Me adentro por las ruinas de la Avenida Decumanus. Como si fuese una gran vía. Veo desfilar a las tropas romanas con su gloria. También veo desfilar a la Reina Zenobia, que, tras el asesinato de su marido Septimio Ordenato que era gobernador romano, estableció en el 267 d.c. el Reino de Palmira que se extendió por Siria, Líbano y Egipto, pero fue derrotada 5 años más tarde por el Emperador romano Aureliano. También la veo desfilar, por orden de éste, tirando de un carro con cadenas de oro.

La ciudad es arrasada por sus propios vecinos al abandonarla y reconstruida por Diocleciano. Tomada por los árabes y nueva destrucción por un terremoto en el siglo XI.

Sigo y admiro  el Tetrapylon, como 4 esbeltos cenadores con 4 columnas jónicas cada uno. Veo el Templo de Bel y el de Baalshamin. Ya no los podría ver, pues fueron dinamitados hace 2años. La UNESCO lo calificó como “crimen de guerra, así como las tres importantes tumbas-torre de Elahbel, joya irremplazable del 103 a.c. También veo y no veré por ser dinamitado, su Arco de Triunfo. Llego al  fin al Teatro Romano. Me parece oír las obras representadas y, con horror, veo como ejecutan al exdirector del yacimiento.

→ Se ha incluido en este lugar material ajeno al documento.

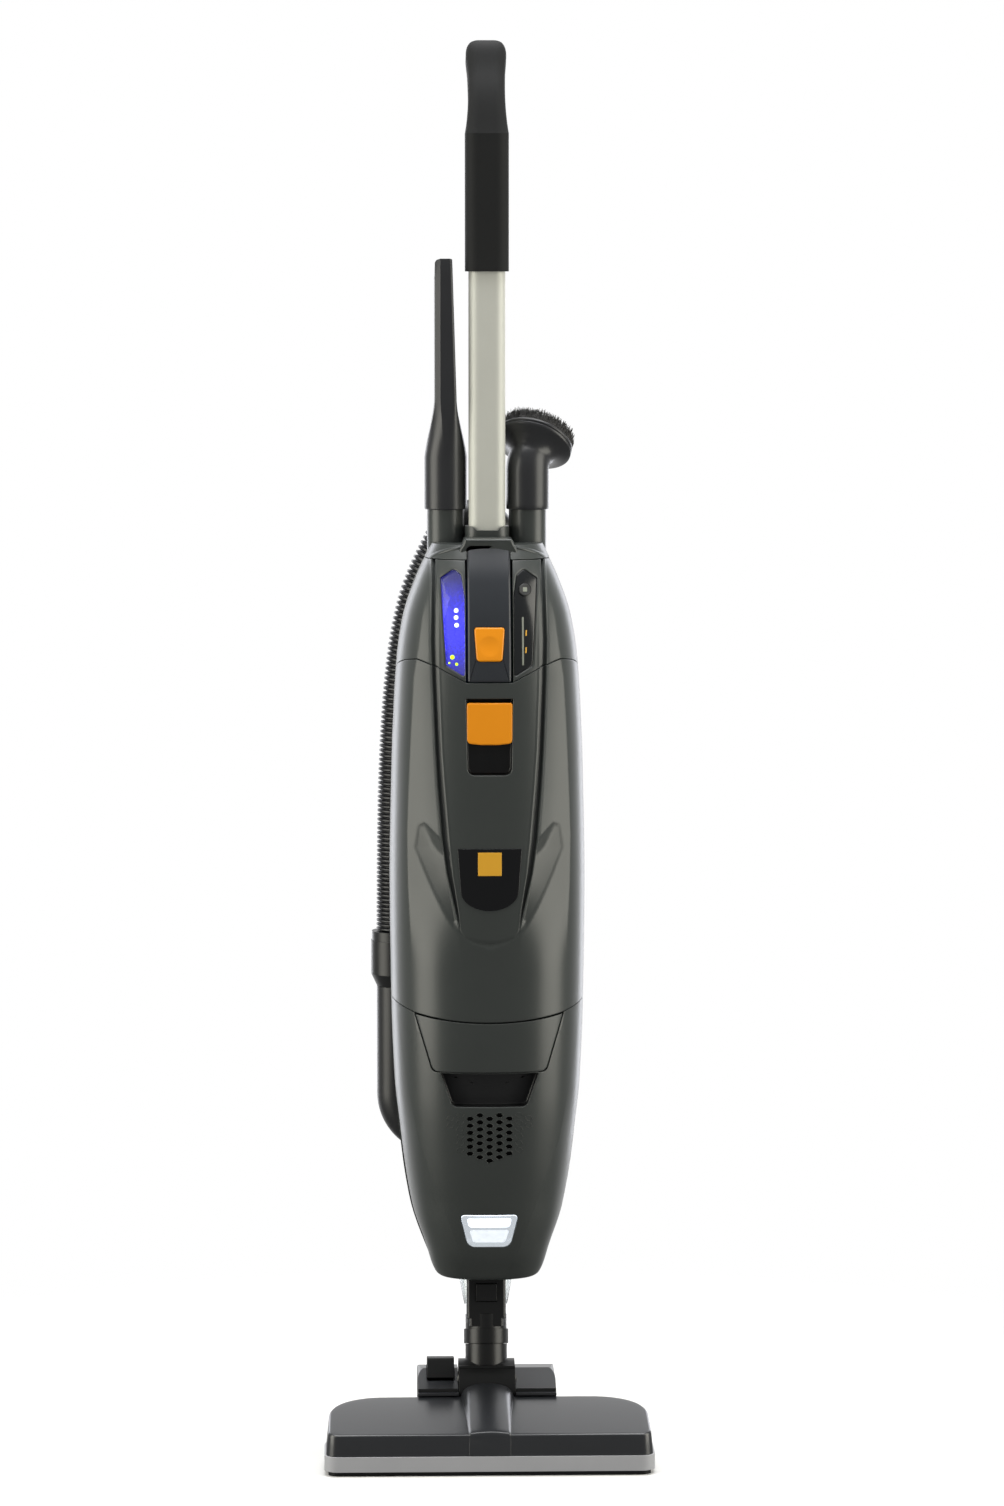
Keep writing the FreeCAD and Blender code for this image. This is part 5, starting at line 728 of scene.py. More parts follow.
def grooveSink(x, z):
    inner, outer = innerLine(z), outerLine(z)
    middle, half = (inner + outer) / 2, np.maximum((outer - inner) / 2, 0.3)
    across = np.abs(x - middle) / half
    fade = smoothStep(*tongue["fadeLow"], z)
    valley = tongue["grooveDepth"] * np.clip(1.25 * (1 - across ** 4), 0, 1) * np.minimum(half / 1.4, 1)
    beyond = np.maximum(across - 1, 0) * half
    bead = tongue["bead"] * np.exp(-((beyond - tongue["lip"]) / tongue["beadWidth"]) ** 2) * (across > 1)
    return (valley - bead) * fade


def wedgeSink(x, z):
    # flattens the face between the groove and the crease towards their chord
    outer, crease = outerLine(z) + tongue["lip"], np.minimum(creaseLine(z), halfWidth(z) - 2)
    share = np.clip((x - outer) / np.maximum(crease - outer, 1), 0, 1)
    y0, y1 = frontY(outer, z), frontY(crease, z)
    chord = y0 + (y1 - y0) * share
    bulge = np.maximum(chord - frontY(x, z), 0)
    inside = (x > outer) & (x < crease)
    highEnd, top, low, lowEnd = tongue["wedgeFade"]
    strength = (1 - smoothStep(highEnd, top, z)) * smoothStep(low, lowEnd, z)
    return np.where(inside, bulge * strength, 0)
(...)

Tal vez comí algo en algún bar. El calor apretaba superando los 40 grados. Continué pasando hojas del tiempo, deteniéndome en mi presente. Llegó la tarde y me dirigí a la Montaña de Jabal Qassoun donde está el Castillo. En el futuro veo encarnizadas luchas y bombardeos. Pero ahora es el momento de subir lentamente la ladera de la montaña, como si cada paso oscureciera y relajara el ambiente. Era una fiesta de colores. El horizonte refleja la magia del momento y deja en mí una huella de energía. Estamos bastantes personas viendo el fabuloso espectáculo. Noto que nos damos la mano. Al principio el sol lo teníamos suspendido entre todos, luego lo dejamos ir porque el sol es de todos; de los que ahora lo despedimos y de los que lo esperan. Nos mirábamos complacidos ante las tonalidades naranja y violeta, todos sensibilizados ante este estallido de belleza que nos inundaba. El momento transmitía paz, sosiego y calma. Nos volvimos a coger otra vez de la mano y nos llevamos juntos donde el tiempo no existe, pues una vez calado en toda la Humanidad no habrá otro futuro que éste. Nos quedamos un buen rato absortos, sin palabras, como suspendidos en ese tiempo. Tardamos en despertar e ir poco a poco descendiendo, como si hubiésemos vivido una terapia colectiva. Es de los más bellos atardeceres vividos. Deseé, como El Principito,  ver en un día 43 atardeceres como éste.